– Прости, дорогая, – теплые губы коснулись виска. – Теперь все хорошо… правда?
– Да, леди Ийлэ, – Гарм поклонился. – Прошу меня извинить.
– Конечно.
Она тоже умеет притворяться.
Леди Ийлэ?
Найо Ийлэ, та, из прошлой жизни, в которой столь важны ритуалы приличий. И в ней Ийлэ спрятала правильную маску – отстраненной доброжелательности…
Кажется, ныне эта маска будет уместна.
Главное, не потерять ее.
Маска держалась, ее хватило на обед, который тянулся невыносимо долго и проходил в тяжелом молчании. Маска позволяла Ийлэ спрятаться.
Смотреть со стороны.
Нат, в последние дни раздраженный сильнее обычного, и на гостя он смотрит недовольно, не давая себе труда недовольство скрыть. А гость в свою очередь разглядывает Ната с явным удивлением, которое Ийлэ не понятно.
Гость хмурится.
А Райдо вот спокоен.
Он рядом, не ест почти ничего, и время от времени морщится, замирает, прислушиваясь к себе же.
Плохо?
Если так, то не скажет до последнего.
– Не хмурься, – Райдо накрыл ее руку. – Подумай лучше, что в городе надо…

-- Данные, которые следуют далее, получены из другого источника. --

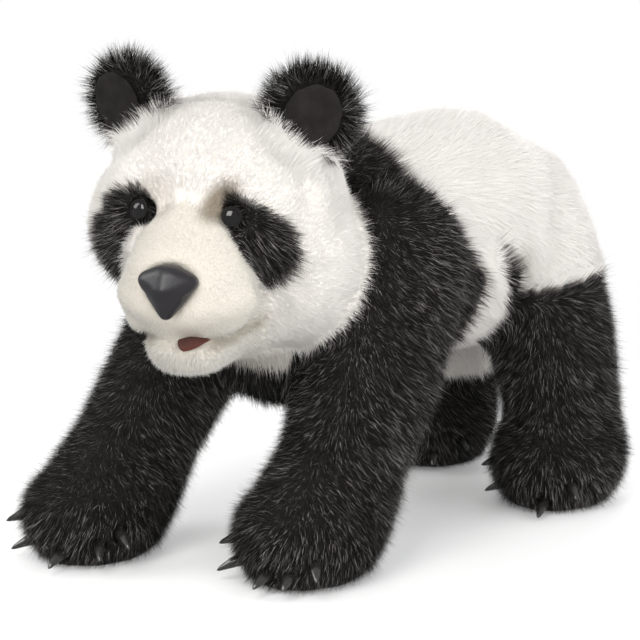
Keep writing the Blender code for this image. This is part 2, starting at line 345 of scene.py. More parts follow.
class Graph:
    """The node tree of a material or of the world."""

    def __init__(self, owner: bpy.types.Material | bpy.types.World) -> None:
        """Starts from the owner's own shader."""
        owner.use_nodes = True
        self.owner = owner
        self.tree = owner.node_tree
        self.shader = self.first("BSDF_PRINCIPLED", "BACKGROUND")

    def first(self, *kinds: str) -> bpy.types.Node:
        """Returns the first node of these kinds."""
        return next(node for node in self.tree.nodes if node.type in kinds)

    def node(
        self, kind: str, settings: Values = None, inputs: Values = None, output: str | int = 0
    ) -> Wire:
        """Adds a node.

        Args:
            kind: The node's type.
            settings: Its properties, which are set first.
            inputs: Values or wires by socket name or number.
            output: The socket that is returned.

        Returns:
            The output, ready to calculate with.
        """
        made = self.tree.nodes.new(kind)
        for key, value in (settings or {}).items():
            setattr(made, key, value)
        for key, value in (inputs or {}).items():
            self.feed(made.inputs[key], value)
        return Wire(self, made.outputs[output])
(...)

В город Ийлэ не хотелось совершенно. Но разве ее желания что-то да значат?
Коляска.
Надо же, сохранилась. Лак поблек, трещинами пошел, и кожа, которой сиденья обиты были, облезла, и пахнет нехорошо. Коляску установили на зимние полозья.
– Проветрить надо было бы, – Райдо коляску осматривает пристально, и в какой-то момент останавливается, согнувшись, прижав руку к животу. – Проклятье… все нормально, забылся просто… когда тебе хорошо, то быстро забываешься, а оно вот… напомнило.
– Дай, – Ийлэ взяла его за руку, и ладонь раскрыла, провела сложенными щепотью пальцами, вслушиваясь в тело.
Живое.
Сердце бьется ровно. Легкие работают. Кости… мышцы… и тонкими нитями в них прорастает беспокойный разрыв-цветок.
– Да ничего…
– Ничего, – оборвала Ийлэ.
Он почти спит, и надо немного, если сейчас, то немного… и завтра… день ото дня просто поддерживать этот сон.
– Спасибо, – Райдо смотрел сверху вниз.
Шапку не надел.
Он и тогда без шапки уехал. Как не мерзнет-то? У него ведь голова лысая…
– А почему ты… – Ийлэ не без сожаления выпустила руку и коснулась своих отрастающих волос, – не отрастишь?
– Страшный?
– Нет.
– Страшный… ну… как попал в больницу, так и обрили… и потом тоже так легче. Не мне – докторам… надо как-то гной спускать, и вот…
Какой-то неправильный разговор.
Гной. Болезнь.
– Забудь, – говорит Райдо с какой-то неловкой улыбкой. – Нам пора… и ноги укрой, замерзнешь.
Он помог забраться в экипаж, и ноги укутывал толстенной медвежьей шкурой, которую Ийлэ совершенно не помнила, а если так, то шкуру эту Райдо с собой привез…
Нат принес кирпичи, обернутые толстой тканью.
И корзинку с едой.
Шаль. Пару одеял…
– Я за ними присматриваю, – он косится на Гарма, который наблюдает за этими сборами с ухмылкой. – Не бойся. Я не позволю им тебя обидеть.
– Почему?
Он ведь и сам не любит Ийлэ, хотя, пожалуй, уже не желает ее смерти.
– Потому что ты теперь сородич. Райдо поклялся тебя защищать. И я тоже должен.
Наверное, если поклялся, тогда да…
Сородич.
Глупость какая. Она ведь альва, а Райдо… Райдо просто хочет жить.
– Воротник подними, – проворчал Нат. – А то продует…
Заснеженный тракт и ветер в лицо. Небо синее, яркое, солнце на нем сияет парадной бляхой, и свет его, отраженный алмазной пылью наста, слепит. Ийлэ закрывает глаза.
И открывает.
Глотает холодный воздух, сама себе удивляясь, что вот она, живая, сидит в коляске, едет в город, и вместо страха, того, который мешал думать, испытывает странное предвкушение.
Город начался с дыма. Запах его, по-осеннему пряный, Ийлэ ощутила задолго до того, как раскололось льдистое зеркало горизонта.